The AO model includes three key components:
• Integration of basic skills and occupational training in career pathways.
• Team teaching with adult education and occupational skills instructors collaborating.
• Enhanced student support services.
The idea is to reduce the amount of time that an adult education student takes to earn a postsecondary degree. The need is urgent; According to data from the U.S. Department of Education, only 2.4 percent of the nation’s 2 million adult education students enroll in, much less complete, a postsecondary degree or certificate program.
“Accelerating Opportunity is a new approach to serving underprepared students,” said Jay Box, the new president of the Kentucky Community & Technical College System, in a news release.
“In Kentucky, we are committed to ensuring students have a good job when they complete their credential or degree. We built our AO career pathways by working with regional employers and using labor market data. This flexibility was central to scaling the initiative to all of Kentucky’s 16 community and technical colleges.”

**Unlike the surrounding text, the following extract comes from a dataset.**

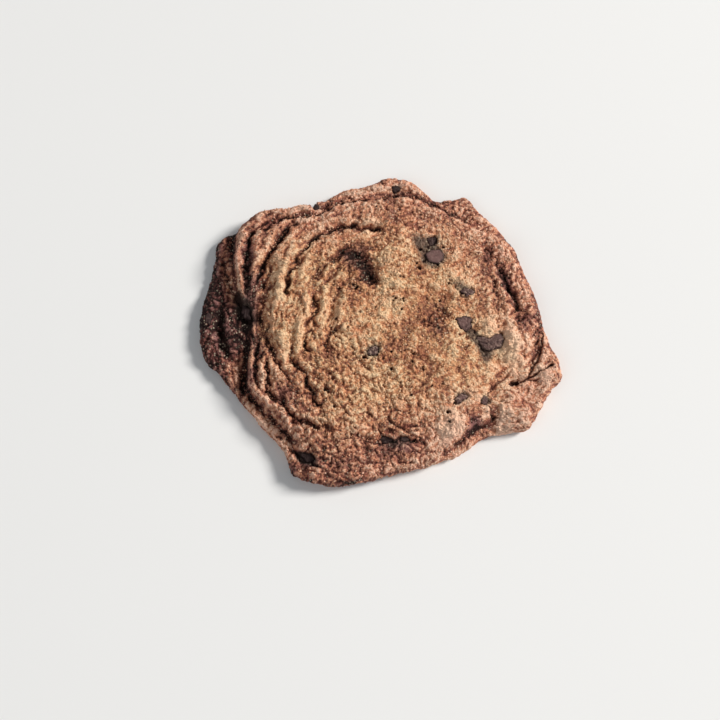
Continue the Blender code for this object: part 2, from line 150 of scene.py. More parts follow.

The initiative has encountered some obstacles. Recruiting students has been a challenge. Colleges are being pressed to gather data on its effectiveness so that it can be sustained over the long term. Financing and cost considerations are always a concern. Partnerships with businesses need to be strengthened.
Still, the goals for the program remain ambitious.
“We’d love to see it on every community college campus in the country,” Endel said. “We think that this can work for any college that wants to help low-skilled workers.”